- [Input]:
=======

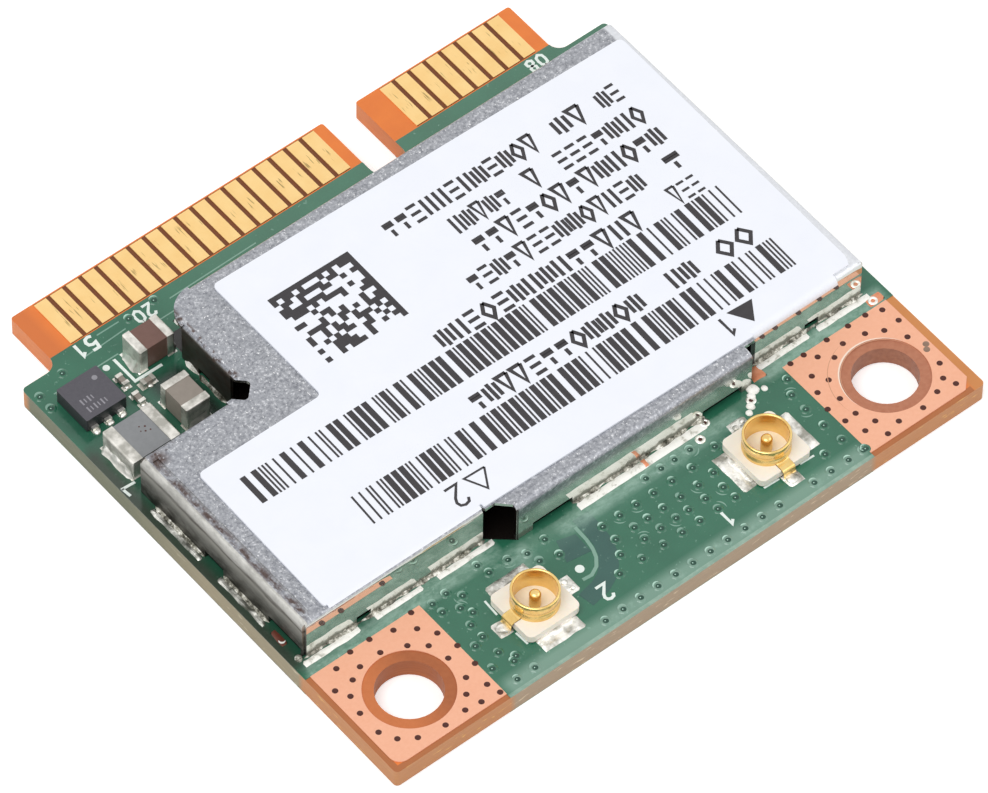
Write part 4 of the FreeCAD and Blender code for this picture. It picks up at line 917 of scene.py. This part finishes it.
TRACE_ROUTE = ((-1.71, -8.35), (-1.72, -9.10), (-1.80, -9.85), (-2.00, -10.40), (-2.32, -10.86),
               (-2.74, -11.22), (-3.25, -11.46), (-4.10, -11.60))
TRACE_WIDTH = 0.78
TRACE_FIELD = ((-3.20, -8.68), (-2.40, -8.90), (-2.44, -9.92), (-3.54, -9.75))
TRACE_BORDER = ((-2.21, -8.64), (-2.24, -9.38), (-2.32, -9.85), (-2.48, -10.27), (-2.76, -10.62),
                (-3.16, -10.82), (-3.58, -10.78))
COPPER_EDGES = (
    ((-14.1, 9.25), (-10.9, 9.25)), ((-12.0, 9.95), (-9.9, 10.05)), ((-8.9, 9.55), (-2.0, 9.60)),
    ((-1.0, 9.45), (3.5, 9.50)), ((-7.6, 10.15), (-3.2, 10.20)), ((5.4, 9.6), (11.0, 9.65)),
)


def add_traces():
    """Dark antenna trace under the mask, with the paler lacquer that borders it and other copper."""
    mesh = bmesh.new()
    stroke(mesh, TRACE_ROUTE, TRACE_WIDTH, MASK_TOP, MASK_TOP + 0.006)
    slab(mesh, TRACE_FIELD, MASK_TOP, MASK_TOP + 0.006)
    piece("antenna_trace", mesh, dark_mask)
    mesh = bmesh.new()
    stroke(mesh, TRACE_BORDER, 0.15, MASK_TOP, MASK_TOP + 0.009)
    stroke(mesh, ((-11.00, 10.50), (-9.90, 10.50)), 0.06, MASK_TOP, MASK_TOP + 0.006)
    for x, y, turn in MASK_ARCS:
        crescent(mesh, x, y, 0.36, 0.06, turn, 42, MASK_TOP + 0.003)
    for line in COPPER_EDGES:
        stroke(mesh, line, 0.06, MASK_TOP, MASK_TOP + 0.008)
    piece("mask_edges_over_copper", mesh, pale_mask)


# White print on the board

SILK_HEIGHT = 0.014
# Pen and points of each line
SILK_LINES = (
    (0.13, ((-11.21, 9.13), (-11.20, 7.75), (-9.87, 7.74))),
    (0.12, ((-14.91, 3.89), (-14.25, 3.85))),
    (0.12, ((-14.85, 3.89), (-14.80, 3.42))),
    (0.09, ((-7.20, -9.18), (-7.24, -9.99))),
    (0.09, ((-7.21, -11.11), (-7.18, -11.80))),
    (0.09, ((6.64, -11.80), (7.34, -11.83))),
    (0.09, ((4.78, -11.81), (5.53, -11.84))),
)
SILK_DOTS = ((-11.70, 8.98, 0.15), (-3.34, -10.30, 0.19))
# Digits, place, height and pen of each number
SILK_NUMBERS = (
    ("51", (-11.14, 10.66), 0.68, 0.14),
    ("20", (-8.35, 10.50), 0.62, 0.12),
    ("08", (11.90, 10.62), 0.60, 0.12),
    ("1", (3.02, -11.62), 0.74, 0.13),
    ("2", (-2.98, -11.42), 0.74, 0.13),
)


def add_silkscreen():
    mesh = bmesh.new()
    levels = (MASK_TOP, MASK_TOP + SILK_HEIGHT)
    for pen, points in SILK_LINES:
        stroke(mesh, points, pen, *levels)
    for x, y, radius in SILK_DOTS:
        dot(mesh, x, y, radius, *levels, 16)
    for text, place, height, pen in SILK_NUMBERS:
        number(mesh, text, place, height, pen, *levels)
    piece("silkscreen", mesh, silkscreen)


# Print on the label

INK_LEVELS = (LABEL_TOP, LABEL_TOP + 0.006)
PRINT_TILT_DEG = -1.15
# Share of the cells that are dark; share of its pitch that a mark fills, and that its pen fills at most
CELL_SHARE = 0.48
MARK_SHARE = 0.72
PEN_SHARE = 0.24

# Plain shapes that are no letters, each made of lines in a box one unit square
MARK_LINES = {
    "diamond": [[(0.5, 0), (1, 0.5), (0.5, 1), (0, 0.5), (0.5, 0)]],
    "two bars": [[(0.15, 0), (0.15, 1)], [(0.85, 0), (0.85, 1)]],
    "three bars": [[(0.0, 0.1), (0.0, 0.9)], [(0.5, 0), (0.5, 1)], [(1.0, 0.1), (1.0, 0.9)]],
    "dashes": [[(0, 0.05), (1, 0.05)], [(0, 0.5), (1, 0.5)], [(0, 0.95), (1, 0.95)]],
    "wedge": [[(0, 0), (0.5, 1), (1, 0), (0, 0)]],
    "brick": [[(0.0, 0.2), (1.0, 0.2)], [(0.0, 0.36), (1.0, 0.36)], [(0.5, 0.6), (0.5, 1.0)]],
}
# Each line of print: how far it is from the card's middle, height of its marks, pen, and its words as
# (start, end, marks)
PRINT_LINES = (
    (6.55, 0.90, 0.17, ((11.85, 10.70, 2), (10.03, 8.40, 2), (7.57, -0.13, 12))),
    (5.10, 0.90, 0.17, ((11.88, 7.44, 7), (6.57, 5.90, 1), (5.00, 2.15, 5))),
    (3.80, 0.94, 0.21, ((11.79, 2.26, 14),)),
    (2.40, 0.90, 0.17, ((11.72, 10.70, 1), (9.68, 0.91, 14))),
    (0.95, 0.90, 0.17, ((11.49, 10.01, 3), (8.40, -1.81, 14))),
    (-2.30, 0.90, 0.17, ((11.51, 9.58, 2), (8.62, 7.21, 2), (5.90, -2.68, 12))),
)


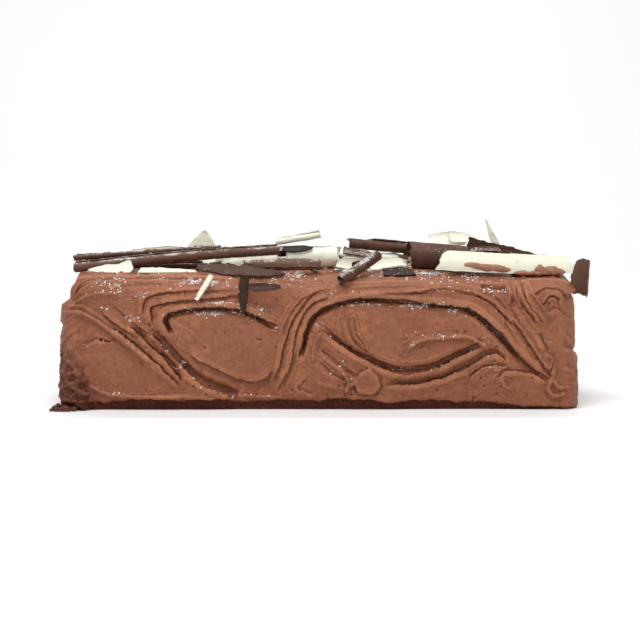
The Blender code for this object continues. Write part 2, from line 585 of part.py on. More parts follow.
def main():
    clear_scene()
    collection = new_collection("yule_log_cake")
    buttercream = chocolate_material("buttercream", (0.235, 0.100, 0.055), 0.42)
    cake = build_cake(collection, buttercream)
    build_toppings(collection, cake)


main()
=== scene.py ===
"""Looks of the yule log cake: swirled buttercream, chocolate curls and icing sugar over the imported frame.

Sizes are in millimetres down to the last step of each piece, which scales its mesh to metres.
"""

import math

import bmesh
import bpy
import numpy as np
from mathutils import Euler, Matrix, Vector
from mathutils.bvhtree import BVHTree
from mathutils.kdtree import KDTree


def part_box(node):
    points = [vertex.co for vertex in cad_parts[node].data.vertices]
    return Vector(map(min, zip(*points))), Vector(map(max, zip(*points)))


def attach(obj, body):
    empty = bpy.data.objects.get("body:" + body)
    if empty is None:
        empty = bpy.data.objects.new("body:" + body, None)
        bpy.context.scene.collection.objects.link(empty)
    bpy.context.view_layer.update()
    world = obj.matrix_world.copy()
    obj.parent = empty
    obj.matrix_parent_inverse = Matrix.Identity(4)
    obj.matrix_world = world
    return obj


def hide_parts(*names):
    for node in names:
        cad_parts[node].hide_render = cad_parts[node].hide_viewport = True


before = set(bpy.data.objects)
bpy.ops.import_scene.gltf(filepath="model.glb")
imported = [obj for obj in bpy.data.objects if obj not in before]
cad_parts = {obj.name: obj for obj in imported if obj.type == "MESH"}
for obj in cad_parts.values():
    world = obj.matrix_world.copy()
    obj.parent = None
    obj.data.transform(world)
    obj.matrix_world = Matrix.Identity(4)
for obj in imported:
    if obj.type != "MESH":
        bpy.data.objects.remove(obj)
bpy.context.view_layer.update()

MILLIMETRE = 0.001

# The cake: the bar's size and rounding, and the bare foot below the buttercream's hem, which
# falls by a share of its height towards the right end.
LENGTH = 302.0
DEPTH = 100.0
HEIGHT = 79.0
DOME = 1.4
CORNER = (12.0, 12.0, 13.0)
FOOT_HEIGHT = 5.8
FOOT_RECESS = 3.0
HEM_FALL = (0.75, 60.0, 148.0)

# The left end stands out and steps in near its top, and the right one spreads towards its
# foot: how far each moves, and the heights between which it happens.
LEFT_BULGE = 1.4
LEFT_STEP = (5.2, 60.5, 65.5)
RIGHT_SPREAD = (1.8, 60.0, 8.0)

# The mesh's cells along the cake, across it and up it, and its triangles once thinned out.
CELLS = (0.62, 1.6, 0.62)
CAKE_TRIANGLES = 190000

# How bold the strokes are, how sharp a lip stands over its groove, how far its swell reaches
# and how far it leans over: most at a crest, whose place and half width follow. Then how
# ragged the lines are, for folds and beads, and the share of a line over which it fades out.
RELIEF = 1.25
LIP_EDGE = 0.42
SWELL_REACH = 3.0
LEAN = 0.7
MOST_LEANT = 1.5
CREST = (0.7, 1.1)
RAGGED = 0.45
BEAD_RAGGED = 0.6 * RAGGED
STROKE_FADE = 0.12

# The streaks along a stroke: depth, pitch and how far from it they reach. Then lumps, each
# with its cell, and pits: their cell, the noise at which they open, how much more of it
# makes them whole, and their depth.
STREAK_DEPTH = 0.24
STREAK_PITCH = 2.3
STREAK_REACH = 5.0
LUMPS = ((0.22, 4.3), (0.11, 1.9))
PITS = (2.3, 0.82, 0.18, 0.45)

# Places farther than this from every stroke count as this far. Those within the first of
# CLOSE show streaks in the material, and in full once nearer by the second.
FARTHEST = 30.0
CLOSE = (5.5, 3.3)

# How much the strokes calm down on the foot, and the share of its recess that the ends have.
FOOT_CALM = 0.8
END_RECESS = 0.25

# How a groove is found for the painted shade in grooves and painted highlight on crests: by
# how many rounds the surface is smoothed, a little and a lot, and how much its finer
# unevenness counts.
CAVITY_ROUNDS = (3, 24)
CAVITY_SHARPNESS = 1.6

# How much a side must face a way before its strokes count, and for them to count in full.
SIDE_BLEND = (0.1, 0.6)

# The hem's waves: their height, and the lengths that set them; then the height of its slope.
HEM_WAVES = (0.9, 9.0, 23.0)
HEM_SLOPE = 0.7

# The lengths over which a side's pattern wanders.
WANDER_LENGTHS = (19.0, 47.0, 29.0)

# Noise: the size of its table, the level at which a flat place is read, and what brings its
# usual range to about -1 to 1.
NOISE_TABLE = (37, 41, 43)
NOISE_LEVEL = 0.37
NOISE_GAIN = 1.3

# A length below TINY counts as nothing, and a place below WELD is on the base.
TINY = 1e-9
WELD = 1e-4

# Chocolate: how thick a sheet is, how far apart a coil's turns are and the tightest and most
# of them, the mesh's cell, and how much slimmer a curl is than its solid.
SHEET = 0.85
COIL_PITCH = 1.5
TIGHTEST = 0.3
MOST_TURNS = 2.2
SHAVING_CELL = 0.85
CURL_SHRINK = 0.97

# Narrower and shorter sheets than these are less ragged, the ends are ragged this far in, and
# a shaving sways by a share of its length.
RAGGED_WIDTH = 8.0
RAGGED_LENGTH = 30.0
END_REACH = 5.0
SWAY = 0.01

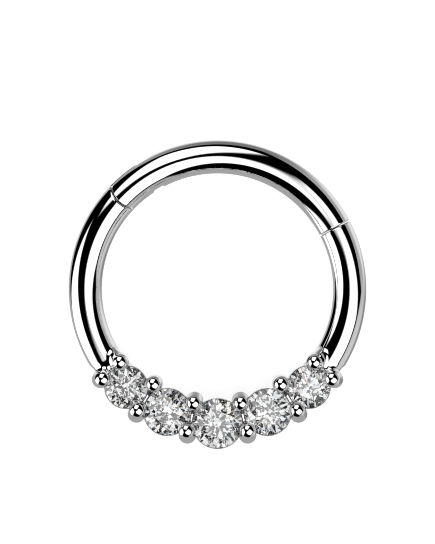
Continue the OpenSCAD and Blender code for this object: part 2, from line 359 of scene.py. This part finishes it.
def surface_net(field, low, high, step):
    """Vertices and quads of a field's zero surface, one vertex in each grid cell that it crosses."""
    low = np.asarray(low, float)
    n = np.ceil((np.asarray(high) - low) / step).astype(int) + 1
    axes = [low[i] + step * np.arange(n[i]) for i in range(3)]
    grid = np.stack(np.meshgrid(*axes, indexing="ij"), axis=-1).reshape(-1, 3)
    values = in_chunks(field, grid).reshape(n)
    total = np.zeros((*n, 3))
    count = np.zeros(n)
    crossings = []
    for axis in range(3):
        u, v = [i for i in range(3) if i != axis]
        a = np.take(values, range(n[axis] - 1), axis)
        b = np.take(values, range(1, n[axis]), axis)
        at = np.argwhere((a < 0) != (b < 0))
        fa, fb = a[tuple(at.T)], b[tuple(at.T)]
        place = at.astype(float)
        place[:, axis] += fa / (fa - fb)
        for du in (0, 1):
            for dv in (0, 1):
                cell = at.copy()
                cell[:, u] -= du
                cell[:, v] -= dv
                ok = (cell >= 0).all(axis=1)
                np.add.at(total, tuple(cell[ok].T), place[ok])
                np.add.at(count, tuple(cell[ok].T), 1)
        inner = (at[:, u] > 0) & (at[:, v] > 0) & (at[:, u] < n[u] - 1) & (at[:, v] < n[v] - 1)
        crossings.append((axis, u, v, at[inner], fa[inner] < 0))
    number = np.full(n, -1)
    cells = np.argwhere(count > 0)
    number[tuple(cells.T)] = np.arange(len(cells))
    points = low + step * total[tuple(cells.T)] / count[tuple(cells.T)][:, None]
    quads = []
    for axis, u, v, at, leaving in crossings:
        corners = []
        for du, dv in ((0, 0), (1, 0), (1, 1), (0, 1)):
            cell = at.copy()
            cell[:, u] -= du
            cell[:, v] -= dv
            corners.append(number[tuple(cell.T)])
        quad = np.stack(corners, axis=1)
        # Across the middle axis the corners above run the other way round
        turn = leaving if axis != 1 else ~leaving
        quads.append(np.where(turn[:, None], quad, quad[:, ::-1]))
    return points, np.concatenate(quads)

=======

- [To be done]: Retype exactly, and only, the lines from the one containing "before = set(bpy.data.objects)" through the one containing "obj.parent = None", both included.

- [Problem solution]:
before = set(bpy.data.objects)
bpy.ops.import_scene.gltf(filepath="model.glb")
imported = [obj for obj in bpy.data.objects if obj not in before]
cad_parts = {obj.name: obj for obj in imported if obj.type == "MESH"}
for obj in cad_parts.values():
    world = obj.matrix_world.copy()
    obj.parent = None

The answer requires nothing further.